What? You mean Mom wasn’t a truly Christian person? Mom was a devout Christian in her daily life, but she never talked about it. She just lived it. Hanari Triboli on the other hand went that one step further and taught others about a Christian life. I didn’t realize it at the time but I do now. I know now that what I learned from her wasn’t words or phrases or examples. I learned what it was like to be around a person who had a truly Christian aura about her that so vivid you could almost see it and touch it. She planted a seed in those 2 years that Reverend Mark Miller cultivated the summer after high school graduation. The young couple who were with Campus Crusade for Christ attempted to harvest the crop, but … it was not to be for many years.

Thirty-six years passed before I even looked at a bible let alone opened one. Oh sure there were times when I prayed … “God please get me out of this mess.” But it was only when Marilyn became ill and begged me to begin attending church with her at last that I began the return trip to my Christian foundation. At that point I believed that God existed and that the person of Jesus of Nazareth had walked the earth, but did I believe that the things I wanted in life were important to them? No, I didn’t.

The sad truth is that I had never really learned anything about the faith I was supposed to be expressing. Not that I remember exactly, but I suspect that a lot of what I thought I knew, probably came from Cecil B DeMille. I was so ignorant of what was actually between the covers of the bible that when my AA sponsor Larry B used Deuteronomy 22:5 to convince me of how evil my existence within George’s psyche was, no argument was ever voiced.

In Dear Mom and Dad, I chronicle much of what followed Marilyn’s death in the way of learning the facts of the faith I was professing. In the years immediately following her death I read the bible through word for word four times looking for clues, for a sense of what I was supposed to be doing with the remainder of my life. I can tell you that there was no specific moment of revelation for me. I was getting messages of one kind or the other from everything I read or heard and some of those messages were discouraging.
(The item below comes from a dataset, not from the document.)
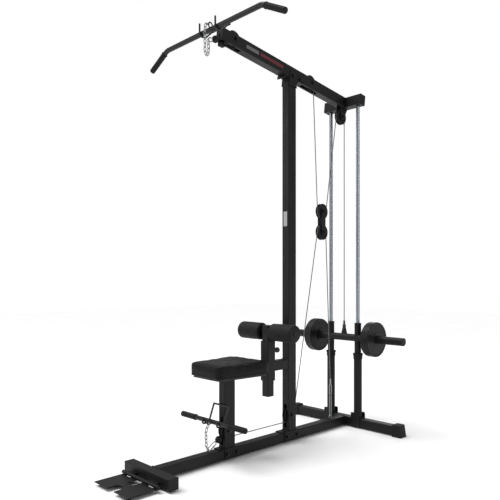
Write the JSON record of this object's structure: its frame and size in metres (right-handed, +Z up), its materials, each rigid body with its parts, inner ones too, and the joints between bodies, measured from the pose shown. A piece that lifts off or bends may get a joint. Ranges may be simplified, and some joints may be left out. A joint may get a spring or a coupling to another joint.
{
  "type": "lat pulldown machine",
  "caption": "Plate-loaded lat pulldown and low row machine with a mast, tilted boom, guide rods, weight carriage, cables over pulleys, seat, thigh rollers and two bars.",
  "frame": {"origin": "on the floor under the centre of the bounding box", "axes": "+Z up; +Y from the footplate towards the weights; +X to the right of someone who looks along +Y"},
  "size_m": [0.991, 1.701, 2.12],
  "materials": {
    "frame_paint": "satin black powder coat",
    "moving_paint": "satin black powder coat",
    "cap_plastic": "moulded black",
    "foot_rubber": "moulded black rubber",
    "chrome": "polished",
    "seat_vinyl": "black vinyl, soft sheen",
    "seat_wood": "dark board",
    "foam": "black foam with skin",
    "pulley_nylon": "black nylon",
    "plate_iron": "dark satin coat",
    "zinc": "zinc plated",
    "cable_jacket": "steel cable in a clear jacket",
    "bar_paint": "dark grey coat",
    "grip_rubber": "ribbed black rubber"
  },
  "bodies": {
    "frame": {"front_crossbeam": "frame_paint", "base_beam": "frame_paint", "rear_crossbeam": "frame_paint", "rubber_feet": "foot_rubber", "tube_end_caps": "cap_plastic", "base_brackets": "frame_paint", "mast": "frame_paint", "boom_saddle": "frame_paint", "boom": "frame_paint", "top_crossbeam": "frame_paint", "guide_rods": "chrome", "rod_posts": "frame_paint", "rod_sockets": "frame_paint", "bumpers": "foot_rubber", "seat_post": "frame_paint", "seat_board": "seat_wood", "seat_pad": "seat_vinyl", "thigh_holder": "frame_paint", "pin_housing": "zinc", "pulley_axles": "zinc", "top_pulley_cheeks": "frame_paint", "high_cable": "cable_jacket", "low_cable": "cable_jacket", "high_cable_carriage_run": "cable_jacket", "high_cable_block_runs": "cable_jacket", "low_cable_block_runs": "cable_jacket", "lat_chain": "zinc", "row_chain": "zinc", "anchor_chain": "zinc", "cable_ends": "zinc", "nose_roller": "cap_plastic", "frame_bolts": "zinc", "bar_hooks": "zinc", "footplate_mount": "frame_paint"},
    "carriage": {"carriage": "moving_paint", "carriage_bushes": "pulley_nylon", "sleeve_caps": "cap_plastic", "cable_clevis": "zinc"},
    "plate_left": {"plate_left": "plate_iron"},
    "plate_right": {"plate_right": "plate_iron"},
    "thigh_upright": {"thigh_upright": "moving_paint", "roller_axle": "moving_paint"},
    "roller_left": {"roller_left": "foam"},
    "roller_right": {"roller_right": "foam"},
    "pull_pin": {"pull_pin": "zinc"},
    "footplate": {"footplate": "moving_paint", "footplate_pads": "foot_rubber"},
    "lat_bar": {"lat_bar": "bar_paint", "lat_bar_grips": "grip_rubber"},
    "row_bar": {"row_bar": "bar_paint", "row_bar_grips": "grip_rubber"},
    "floating_block": {"block_frame": "moving_paint", "block_cable_loops": "cable_jacket"},
    "front_boom_pulley": {"front_boom_pulley": "pulley_nylon"},
    "rear_boom_pulley": {"rear_boom_pulley": "pulley_nylon"},
    "top_rear_pulley": {"top_rear_pulley": "pulley_nylon"},
    "block_upper_pulley": {"block_upper_pulley": "pulley_nylon"},
    "block_lower_pulley": {"block_lower_pulley": "pulley_nylon"},
    "mast_low_pulley": {"mast_low_pulley": "pulley_nylon"},
    "seat_low_pulley": {"seat_low_pulley": "pulley_nylon"}
  },
  "joints": [
    {"name": "carriage_slide", "type": "slide", "parent": "frame", "child": "carriage", "axis": [0, 0, 1], "range_m": [0, 1.1], "deforming": ["high_cable_carriage_run"]},
    {"name": "top_rear_pulley_spin", "type": "hinge", "parent": "frame", "child": "top_rear_pulley", "pos_m": [0, 0.711, 1.862], "axis": [1, 0, 0], "continuous": true},
    {"name": "rear_boom_pulley_spin", "type": "hinge", "parent": "frame", "child": "rear_boom_pulley", "pos_m": [0, 0.42115, 1.99638], "axis": [1, 0, 0], "continuous": true},
    {"name": "front_boom_pulley_spin", "type": "hinge", "parent": "frame", "child": "front_boom_pulley", "pos_m": [0, -0.16817, 2.07083], "axis": [1, 0, 0], "continuous": true},
    {"name": "block_upper_pulley_spin", "type": "hinge", "parent": "floating_block", "child": "block_upper_pulley", "pos_m": [0, 0.5315, 1.277], "axis": [1, 0, 0], "continuous": true},
    {"name": "block_slide", "type": "slide", "parent": "frame", "child": "floating_block", "axis": [0, 0, -1], "range_m": [0, 0.45], "deforming": ["high_cable_block_runs", "low_cable_block_runs"]},
    {"name": "block_lower_pulley_spin", "type": "hinge", "parent": "floating_block", "child": "block_lower_pulley", "pos_m": [0, 0.5315, 1.157], "axis": [1, 0, 0], "continuous": true},
    {"name": "mast_low_pulley_spin", "type": "hinge", "parent": "frame", "child": "mast_low_pulley", "pos_m": [0, 0.2475, 0.145], "axis": [1, 0, 0], "continuous": true},
    {"name": "seat_low_pulley_spin", "type": "hinge", "parent": "frame", "child": "seat_low_pulley", "pos_m": [0, -0.2105, 0.145], "axis": [1, 0, 0], "continuous": true},
    {"name": "plate_left_slide", "type": "slide", "parent": "carriage", "child": "plate_left", "axis": [-1, 0, 0], "range_m": [0, 0.3]},
    {"name": "plate_right_slide", "type": "slide", "parent": "carriage", "child": "plate_right", "axis": [1, 0, 0], "range_m": [0, 0.3]},
    {"name": "thigh_height_slide", "type": "slide", "parent": "frame", "child": "thigh_upright", "axis": [0, 0, 1], "range_m": [0, 0.075]},
    {"name": "roller_left_spin", "type": "hinge", "parent": "thigh_upright", "child": "roller_left", "pos_m": [0, 0.0825, 0.607], "axis": [1, 0, 0], "continuous": true},
    {"name": "roller_right_spin", "type": "hinge", "parent": "thigh_upright", "child": "roller_right", "pos_m": [0, 0.0825, 0.607], "axis": [1, 0, 0], "continuous": true},
    {"name": "pull_pin_slide", "type": "slide", "parent": "frame", "child": "pull_pin", "axis": [0, 1, 0], "range_m": [0, 0.008], "stiffness_N_per_m": 600, "springref_m": -0.004},
    {"name": "footplate_hinge", "type": "hinge", "parent": "frame", "child": "footplate", "pos_m": [0, -0.7055, 0.0245], "axis": [-1, 0, 0], "range_deg": [0, 95]},
    {"name": "lat_bar_lift", "type": "slide", "parent": "frame", "child": "lat_bar", "axis": [0, 0, 1], "range_m": [0, 0.06], "deforming": ["lat_chain"]},
    {"name": "row_bar_lift", "type": "slide", "parent": "frame", "child": "row_bar", "axis": [0, 0, 1], "range_m": [0, 0.022], "deforming": ["row_chain"]}
  ],
  "couplings": [
    {"joint": "top_rear_pulley_spin", "follows": "carriage_slide", "rad_per_m": 25.974},
    {"joint": "rear_boom_pulley_spin", "follows": "carriage_slide", "rad_per_m": 30.303},
    {"joint": "front_boom_pulley_spin", "follows": "carriage_slide", "rad_per_m": 30.303},
    {"joint": "block_upper_pulley_spin", "follows": "carriage_slide", "rad_per_m": -25.974},
    {"joint": "block_lower_pulley_spin", "follows": "block_slide", "rad_per_m": 25.974},
    {"joint": "mast_low_pulley_spin", "follows": "block_slide", "rad_per_m": -51.948},
    {"joint": "seat_low_pulley_spin", "follows": "block_slide", "rad_per_m": -51.948}
  ]
}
I have an entire stack of “notes” taken during church services in that time. I tried sorting through them at one point looking for a thread that would lead me to my purpose for living and therefore to my peace. But, instead it seemed as if I was doing was pulling on a string in a never ending knitting project. When I looked back on what I had put together, all I saw was the equivalent of the Gordian Knot. But, unlike Alexander the Great, I wasn’t interested in ruling the world. I just wanted a faith that would let me walk on water. That’s all. Just the ultimate level of faith.

Then one day I was listening to Rush Limbaugh and in his usual intro he said what he frequently said about his mission. “There is no graduation from the Limbaugh Institute of Higher Learning only more education.” Now you would think that I would have figured that out about life as a Christian, but I hadn’t. I was a bit unnerved at first. It seemed as though God had put me on the path of Sisyphus, meaning that I would never succeed in my quest for the ability to walk on water.
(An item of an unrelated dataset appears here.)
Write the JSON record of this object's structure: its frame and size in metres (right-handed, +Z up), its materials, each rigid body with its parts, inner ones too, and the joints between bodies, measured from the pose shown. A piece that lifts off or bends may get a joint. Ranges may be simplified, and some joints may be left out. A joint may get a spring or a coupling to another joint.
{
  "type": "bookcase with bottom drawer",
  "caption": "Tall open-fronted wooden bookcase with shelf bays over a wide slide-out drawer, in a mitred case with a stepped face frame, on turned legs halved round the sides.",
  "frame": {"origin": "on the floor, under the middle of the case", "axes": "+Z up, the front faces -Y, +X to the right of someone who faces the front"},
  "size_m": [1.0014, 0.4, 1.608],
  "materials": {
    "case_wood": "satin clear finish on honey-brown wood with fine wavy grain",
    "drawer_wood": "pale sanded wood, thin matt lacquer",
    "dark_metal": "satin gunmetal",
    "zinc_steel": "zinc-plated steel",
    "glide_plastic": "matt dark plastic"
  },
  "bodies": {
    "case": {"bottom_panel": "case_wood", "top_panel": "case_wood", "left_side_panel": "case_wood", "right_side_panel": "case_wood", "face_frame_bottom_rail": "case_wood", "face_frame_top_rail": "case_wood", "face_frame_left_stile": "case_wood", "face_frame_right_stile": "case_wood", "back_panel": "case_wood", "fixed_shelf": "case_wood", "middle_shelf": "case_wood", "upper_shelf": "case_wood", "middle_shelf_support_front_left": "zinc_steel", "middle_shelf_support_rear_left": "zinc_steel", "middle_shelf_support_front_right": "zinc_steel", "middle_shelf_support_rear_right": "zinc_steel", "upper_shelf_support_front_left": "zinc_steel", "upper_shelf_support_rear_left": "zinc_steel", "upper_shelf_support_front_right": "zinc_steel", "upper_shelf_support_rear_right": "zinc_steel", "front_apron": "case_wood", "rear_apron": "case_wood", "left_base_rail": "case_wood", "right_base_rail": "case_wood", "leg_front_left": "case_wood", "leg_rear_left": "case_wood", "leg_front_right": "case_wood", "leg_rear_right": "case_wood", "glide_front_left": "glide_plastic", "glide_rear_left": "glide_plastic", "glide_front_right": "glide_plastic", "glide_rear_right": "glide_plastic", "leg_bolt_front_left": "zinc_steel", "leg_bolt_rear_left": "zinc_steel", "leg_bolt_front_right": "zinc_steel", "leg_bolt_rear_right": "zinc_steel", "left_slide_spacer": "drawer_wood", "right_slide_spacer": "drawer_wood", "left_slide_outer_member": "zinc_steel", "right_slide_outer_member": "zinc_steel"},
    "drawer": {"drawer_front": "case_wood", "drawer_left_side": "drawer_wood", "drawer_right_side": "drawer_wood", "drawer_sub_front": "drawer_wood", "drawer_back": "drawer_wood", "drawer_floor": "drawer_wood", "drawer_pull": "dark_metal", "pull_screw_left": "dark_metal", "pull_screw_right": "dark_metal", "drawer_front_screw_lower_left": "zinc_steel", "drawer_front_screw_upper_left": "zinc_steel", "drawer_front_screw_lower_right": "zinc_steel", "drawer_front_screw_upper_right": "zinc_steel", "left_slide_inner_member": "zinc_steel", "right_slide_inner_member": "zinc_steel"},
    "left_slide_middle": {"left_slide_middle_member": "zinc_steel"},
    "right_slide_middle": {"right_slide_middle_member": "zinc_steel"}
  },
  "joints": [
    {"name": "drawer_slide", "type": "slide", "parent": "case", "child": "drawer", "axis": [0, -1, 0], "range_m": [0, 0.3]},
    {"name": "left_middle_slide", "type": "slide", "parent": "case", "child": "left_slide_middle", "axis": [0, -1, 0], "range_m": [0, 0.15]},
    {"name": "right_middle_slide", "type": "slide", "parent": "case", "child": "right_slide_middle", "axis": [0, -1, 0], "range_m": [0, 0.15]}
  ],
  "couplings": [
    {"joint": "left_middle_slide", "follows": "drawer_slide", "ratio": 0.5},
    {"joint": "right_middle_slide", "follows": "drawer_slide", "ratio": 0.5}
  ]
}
It was a slow motion process that eventually led me back to the beginning of my beliefs. At some point which I don’t remember, the nature of faith resurfaced and I realized that for all my talk about faith over the years I had never really understood it … not really. All the words I had read in the bible, while helpful in the learning process, they would never give me a sense of faith.

I eventually found that faith when I learned to approach it from a sense of trust and learned to trust Abba to guide my life. Many people, and I was one of them for much of my life, fear that “turning your life over to the care of God” will mean losing control of it and that personal dreams for one’s life will have to be forfeited. I’ve told the story more times than I care to remember, about how I treated my life like a toy which had directions I never read aboit how to enjoy it. I’m not going to repeat it here but I will briefly repeat the lesson of the mustard seed which Jesus used to illustrate the nature of faith. “It begins as the smallest of seeds and if allowed to grow becomes a sheltering tree.”

At this point in my life I am happy, content, and although not fulfilled, I am fulfilling my life purpose. There is a white board on the wall next to my desk on which long ago I wrote five words. They are FAITH … Belief … TRUST … confidence … assured. In Wm. Paul Young’s “Eve”, Adonai asks Adam a number of times, “Do you trust me?” And therein lies the answer because when Adam came to believe he was alone he didn’t trust Adonai to fix  it. As long as he was turned toward God, Adam did not cast a dark shadow. It was only when he turned away that his shadow appeared before him.

Do I trust Abba? Absolutely! Does that quell my impatient nature? Not always. Frequently that part of my being gets the best of me. But when I look back, which as an amateur historian I do often, I realize that all my “God Given” aspirations either have, or are, coming to fruition.

The only thing I have trouble accepting is that not everyone is interested in this gift I would so willingly share, because I have yet to figure out how to get them to hear what I have experienced. I just have to love them and wait for the right moment. In the meantime, I will have to remember that faith has nothing to do with walking on water unless you are walking with Abba. I’ll never do it alone.

Dear Mom and Dad : You Don’t Know Me, But …

Marilyn was shaving her legs, and that’s when it happened. She took a couple of playful swipes with the razor on George’s left thigh.

“Wanta shave cowboy?”

In that one instant … with that one simple act … she unwittingly opened the door to that closet where I’d been hiding all the time. It was the beginning of comprehension of the emotions he’d experienced all his life, but not understood. He thought he wanted to be like her. He didn’t know it was me, but then he didn’t know I existed yet. The emotions he was experiencing for the first time, in reality were the result of the emergence of my spirit; a spirit he didn’t know existed. But then, I didn’t really know I existed. What he felt in that instant, was a desire to shave his legs, put on her clothes; he thought he wanted to know what it was like to be her, and before the night was over, like a newborn emerging for the first time, there I was. Understanding why I was there, and in what capacity, was just beginning.